5. Our sentence is not anonymously inscribed on some institutional support, such as in god we trust on dollar bills.

6. Francis Naumann, ed., “I Shock Myself: Excerpts from the Autobiography of Beatrice Wood,” Arts Magazine, May 1977, 135–36. The version with Bellows substituted for Kent (which I quoted in last month’s essay) is in Wood’s autobiography, I Shock Myself (Ojai, CA: Dillingham Press, 1985), 29–30.

7. William Camfield, Marcel Duchamp: Fountain (Houston: Houston Fine Art Press, 1989), 25.

8. The question of whether Fountain validates theories of taste for the negative judgment “This is not art” is more delicate. I would tentatively say that it validates them for “This is not art” in the strong sense of “I have the feeling that this is not art” and not in the weak sense of “I don’t have the feeling that this is art.”

9. This absolute incomparability must be distinguished from the judgment of relative incomparability with which we assess the artists we value the most or who puzzle us the most. An exclamation like “Shakespeare is incomparable!” may convey unrestricted or ambivalent praise, perhaps praise of the kind Wittgenstein had in mind when he wrote: “I do not believe that Shakespeare can be set alongside any other poet. Was he perhaps a creator of language rather than a poet? / I could only stare in wonder at Shakespeare; never do anything with him.” Wittgenstein, Culture and Value, 84e.

10. “Manet’s Le Déjeuner sur l’herbe is a masterpiece” claims that all should agree but not that the speaker has compared the painting with all masterpieces. She found a basis for comparison with a few works in her collection that she deems masterpieces, and that was enough.

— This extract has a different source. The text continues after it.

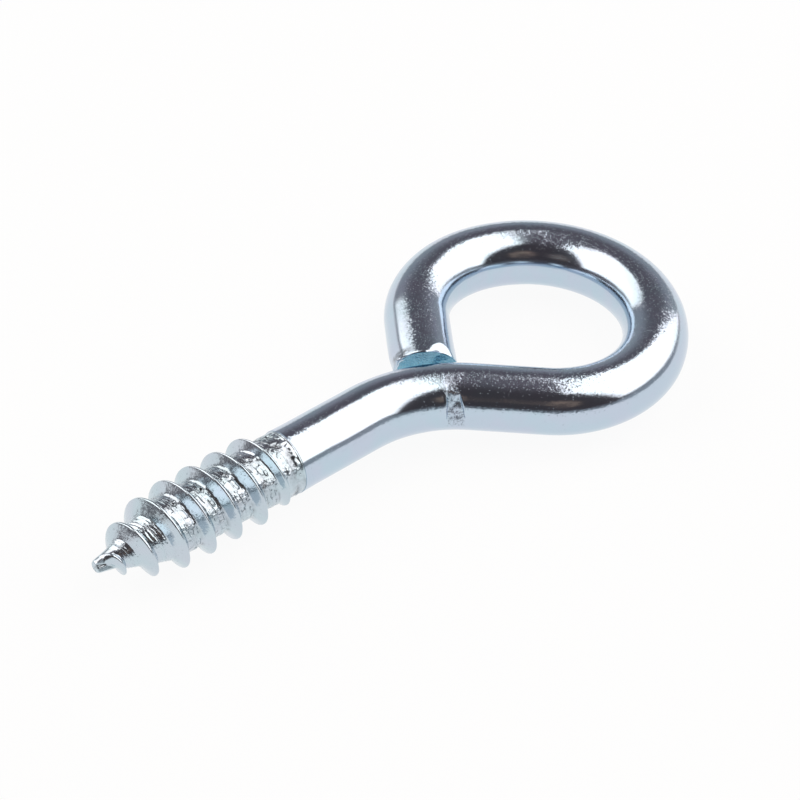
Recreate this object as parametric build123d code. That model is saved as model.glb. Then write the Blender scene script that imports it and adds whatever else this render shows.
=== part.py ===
from build123d import *
import os
from math import ceil, cos, pi, radians, sin, sqrt, tan

# Screw eye: one length of steel wire with a rolled wood thread and gimlet point at one end,
# the other end bent into an offset eye. Millimetres. The shank runs along +X and the eye
# lies flat, as the screw eye comes to rest on a table.

# Wire and shank
wire_d = 5.0              # plain wire
shank_length = 24.25      # point to the start of the neck bend
thread_length = 16.9      # point to the edge where the plain wire starts

# Thread, rolled, right-handed, single start
pitch = 2.3
crest_d = 6.3             # stands proud of the wire, as a rolled thread does
root_d = 4.56
crest_land = 0.35         # flat along the top of the ridge
flank_angle = 30.0        # each side of the ridge, from square to the axis
start_angle = -11.0       # where the ridge would meet the point, from +Y towards +Z
ridge_runout = 2.9        # the ridge sinks away over this
root_runout = 3.9         # the root rises over this
collar = 0.5              # even band between the risen root and the plain wire
shoulder = 0.04           # small edge where the plain wire starts
ridge_sink = 0.3          # how far the ridge's foot reaches into the core

# Gimlet point
point_d = 0.8             # blunt end
point_round = 0.12
root_taper = 5.8          # length over which the core swells to root_d
root_bulge = 0.06         # fullness half way, over a straight cone
crest_taper = 7.0         # length over which the ridge swells to crest_d
ridge_lead = 0.6          # bare length ahead of the ridge

# Neck: bends away from the shank's line, so that the eye sits central on it
neck_radius = 10.6        # all bend radii are to the wire's middle
neck_turn = 46.0
neck_straight = 5.6

# Eye, seen from above
lower_radius = 7.6
lower_turn = 77.0
crown_radius = 9.55
crown_turn = 130.5
upper_radius = 7.75
tail_turn = 235.0         # direction of the tail, from the shank's line
mouth_gap = 0.78          # between the neck and the middle of the tail's cut face
cut_lean = 20.0           # the sheared face overhangs: its top rim reaches further

# Worked out from the sizes above
wire_r = wire_d / 2
crest_r = crest_d / 2
root_r = root_d / 2
point_r = point_d / 2
ridge_end = thread_length - crest_land / 2
sections_per_turn = 12
ridge_lift = pitch / 4    # the ridge rises out of the core over this length


def ease(t):
    t = min(1.0, max(0.0, t))
    return t * t * (3 - 2 * t)


def steps(start, end, count):
    return [start + (end - start) * k / count for k in range(count + 1)]


def core_profile():
    """Corners of the core's outline as (distance from the point, radius)."""
    run_end = thread_length - collar
    collar_r = wire_r - shoulder
    return [(0, point_r), (root_taper / 2, (point_r + root_r) / 2 + root_bulge), (root_taper, root_r),
            (run_end - root_runout, root_r), (run_end, collar_r), (thread_length, collar_r)]


def root_radius(s):
    """Radius of the core at a distance s from the point."""
    for (s0, r0), (s1, r1) in zip(core_profile(), core_profile()[1:]):
        if s <= s1:
            break
    return r0 + (r1 - r0) * (s - s0) / (s1 - s0)


def crest_radius(s):
    """Radius of the ridge's top at a distance s from the point, fading in and out of the core."""
    top = crest_r - (crest_r - point_r) * max(0.0, 1 - s / crest_taper) ** 2
    rise = ease((s - ridge_lead) / ridge_lift)
    fall = ease((ridge_end - s) / ridge_runout)
    bottom = root_radius(s) - ridge_sink / 6
    return bottom + (top - bottom) * rise * fall


def make_core():
    """Gimlet point, threaded stretch and run-out, turned about the shank's axis."""
    nose = [(0, 0), (0, point_r - point_round), (point_round, root_radius(point_round))]
    outline = nose + core_profile()[1:] + [(thread_length, 0), (0, 0)]
    return revolve(make_face(Polyline(outline)), Axis.X)


def ridge_section(s):
    """Trapezoid across the ridge, in the half plane through the axis where the helix is at s."""
    angle = radians(start_angle) + 2 * pi * s / pitch
    top = crest_radius(s)
    foot = root_radius(s) - ridge_sink
    half_top = crest_land / 2
    half_foot = half_top + (top - foot) * tan(radians(flank_angle))
    corners = [(s - half_foot, foot), (s - half_top, top), (s + half_top, top), (s + half_foot, foot)]
    return Wire.make_polygon([Vector(x, r * cos(angle), r * sin(angle)) for x, r in corners])


def make_ridge():
    """The thread's ridge, one loft for each turn, through sections set along its helix."""
    joins = steps(ridge_lead, ridge_end, ceil((ridge_end - ridge_lead) / pitch))
    return [Solid.make_loft([ridge_section(s) for s in steps(start, end, sections_per_turn)])
            for start, end in zip(joins, joins[1:])]


def make_wire():
    """Plain shank, neck and eye, swept along the wire's middle line, and the sheared tail."""
    shank = Line((thread_length, 0), (shank_length, 0))
    neck = JernArc(shank @ 1, shank % 1, neck_radius, -neck_turn)
    straight = Line(neck @ 1, (neck @ 1) + (neck % 1) * neck_straight)
    lower = JernArc(straight @ 1, straight % 1, lower_radius, lower_turn)
    crown = JernArc(lower @ 1, lower % 1, crown_radius, crown_turn)
    upper_turn = tail_turn + neck_turn - lower_turn - crown_turn
    upper = JernArc(crown @ 1, crown % 1, upper_radius, upper_turn)
    path = Wire([shank, neck, straight, lower, crown, upper])
    start = Plane(origin=path @ 0, z_dir=path % 0)
    body = sweep(start * Circle(wire_r), path)

    # The tail runs on until its middle is mouth_gap short of the neck's outside.
    along = upper % 1
    centre = Vector(shank_length, -neck_radius)
    back = (upper @ 1) - centre
    reach = neck_radius + wire_r + mouth_gap
    half = back.dot(along)
    tail_length = -half - sqrt(half ** 2 - back.dot(back) + reach ** 2)
    overhang = wire_r * tan(radians(cut_lean))
    tail = Solid.make_cylinder(wire_r, tail_length + overhang + 1,
                               Plane(origin=upper @ 1, z_dir=along))
    lean = along * cos(radians(cut_lean)) - Vector(0, 0, 1) * sin(radians(cut_lean))
    cut = Plane(origin=(upper @ 1) + along * tail_length, z_dir=lean)
    return body + split(tail, bisect_by=cut, keep=Keep.BOTTOM)


def make_screw_eye():
    eye = make_core()
    for turn in make_ridge():
        eye += turn
    eye += make_wire()
    box = eye.bounding_box()
    middle = box.center()
    return Pos(-middle.X, -middle.Y, -box.min.Z) * eye


screw_eye = make_screw_eye()
screw_eye.label = "screw_eye"
os.makedirs("parts", exist_ok=True)
export_step(screw_eye, "parts/screw_eye.step")
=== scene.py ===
from math import cos, pi, radians, sin, sqrt, tan

import bmesh
import bpy
import numpy as np
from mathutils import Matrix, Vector


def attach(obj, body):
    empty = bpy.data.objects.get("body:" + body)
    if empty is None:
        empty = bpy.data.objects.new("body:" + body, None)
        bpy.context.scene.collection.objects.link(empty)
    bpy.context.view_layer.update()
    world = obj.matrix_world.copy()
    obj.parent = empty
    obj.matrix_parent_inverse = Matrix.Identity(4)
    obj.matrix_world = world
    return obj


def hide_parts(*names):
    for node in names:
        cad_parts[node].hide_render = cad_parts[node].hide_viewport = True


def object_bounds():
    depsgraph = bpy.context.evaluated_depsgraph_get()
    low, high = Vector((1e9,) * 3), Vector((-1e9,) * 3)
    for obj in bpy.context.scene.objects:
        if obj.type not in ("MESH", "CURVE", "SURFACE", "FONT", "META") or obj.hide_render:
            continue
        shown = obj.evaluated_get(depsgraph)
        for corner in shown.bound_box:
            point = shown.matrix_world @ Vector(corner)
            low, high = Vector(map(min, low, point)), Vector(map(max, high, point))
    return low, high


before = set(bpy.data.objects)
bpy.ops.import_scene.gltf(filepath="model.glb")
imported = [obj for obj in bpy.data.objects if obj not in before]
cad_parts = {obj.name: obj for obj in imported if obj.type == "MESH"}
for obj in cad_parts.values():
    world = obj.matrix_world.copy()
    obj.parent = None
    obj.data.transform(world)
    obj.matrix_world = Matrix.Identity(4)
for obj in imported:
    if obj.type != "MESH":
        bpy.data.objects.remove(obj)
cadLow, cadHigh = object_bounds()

scene = bpy.context.scene
mm = 0.001


# Screw eye, in millimetres and degrees. The wire runs from the point along +X.
# Round the wire, 0 is its left side seen along the wire and 90 its top.
eye = {
    "wireRadius": 2.5,
    "shankEnd": 24.25,        # where the neck bend starts
    "neckRadius": 10.6, "neckTurn": 46.0, "neckStraight": 5.6,
    "lowerRadius": 7.6, "lowerTurn": 77.0,
    "crownRadius": 9.55, "crownTurn": 130.5,
    "upperRadius": 7.75, "tailTurn": 235.0,
    "mouthGap": 0.78, "cutLean": 20.0,
    "tailBow": 0.05,          # the tail isn't quite straight
    "columns": 112,           # faces round the wire
    # rows lie closer together on these stretches: at the thread, over the pinch and at the shear
    "rowStep": 0.28, "fineStep": 0.065, "fineStart": 0.3, "finePinch": (30.4, 32.7), "fineEnd": 1.6,
    "endSteps": (0.09, 0.045, 0.0),
    "leanLength": 4.0, "rollLength": 1.6,     # how far back the shear tilts and drags the wire
    "unevenness": 0.012, "ripple": 0.005,
}

thread = {
    "length": 16.9, "pitch": 2.3, "crestRadius": 3.15, "rootRadius": 2.28,
    "land": 0.17, "flank": 30.0, "startAngle": -11.0,
    "crestNear": -0.02,       # the crest's point side is worn back this far from the ridge's middle
    "crestWander": 0.015, "dents": 0.03, "tipRound": 0.035, "farRound": 0.025,
    "footRound": 0.035, "footGrain": 0.012, "grooveGrain": 0.009,
    "ridgeEnd": 16.725, "ridgeRunout": 2.9, "rootRunout": 3.9, "collar": 0.5, "shoulder": 0.04,
    "pointRadius": 0.4, "pointRound": 0.12, "rootTaper": 5.8, "rootBulge": 0.06,
    "crestTaper": 7.0, "ridgeLead": 0.35, "foot": 0.05,
    "columns": 200,
    # rows in each band across one pitch, groove to groove over the ridge, and how they crowd to its end
    "rows": (8, 5, 5, 7, 4, 9), "crowding": (1.45, 0.75, 1, 1, 1, 1),
    # stretches along the axis, as start, rise, end and fall
    "earlyTurns": (0.9, 0.4, 6.4, 1.6), "markedTurns": (5.4, 1.0, 16.2, 0.8),
    "closingUp": (15.0, 0.8, 16.72, 0.12),
    "earlyLand": 0.05,        # the first turns' crest is this much broader
    "waveSpacing": 0.26, "waveHeight": 0.026,
    "closingLumps": 0.045, "closingSunk": 0.02,
    # thin groove round the wire behind the thread, and the lip behind it
    "ringPlace": 16.72, "ringDepth": 0.022, "lipPlace": 16.84, "lipHeight": 0.010, "ringWidth": 0.05,
    # ahead of noseFrom the point is made of rings: along it, round its blunt edge, and across its end
    "noseFrom": 0.5, "noseRows": 14, "edgeRows": 6, "endRows": 5, "endStep": 0.045,
    "noseBack": 0.4, "noseBackAt": 1.2, "noseBackLength": 0.6,      # the ridge starts this much further back
    "blunt": 0.05, "bluntLength": 0.45,                             # the point is this much fatter
    "noseFlat": 0.70, "noseFlatAngle": 155,
    # folds pressed into the blunt point, from one (distance, angle) to another, with painted shade along them
    "noseFolds": [((0.03, 122), (0.45, 150)), ((0.45, 153), (0.03, 152))],
    "noseFoldDepth": 0.035, "noseFoldWidth": 0.065, "noseFoldShade": 26,
    # holes torn where the last groove closes up: place, angle, half length, half angle, depth; the depth also
    # sets the painted shade in them
    "torn": [(16.35, 124, 0.24, 13, 0.05), (16.15, 139, 0.32, 9, 0.05), (15.80, 99, 0.16, 7, 0.07),
             (16.1, 70, 0.2, 9, 0.06), (16.2, 205, 0.2, 16, 0.08), (15.9, 262, 0.25, 12, 0.09),
             (16.3, 318, 0.2, 15, 0.08), (16.0, 20, 0.24, 11, 0.09)],
}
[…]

11. In his book L’Objet du siècle (The Object of the Century) (Paris: Verdier, 1998), the French psychoanalyst Gérard Wajcman has maintained, against all chronology but with deep insight into the inhumanity of the dreadful twentieth century, that Duchamp’s readymade (he singles out the bicycle wheel, but occasionally switches to the urinal) and Malevich’s Black Square are the two objects that place us with wide-open eyes in front of absence as such—and he had the gas chambers in mind.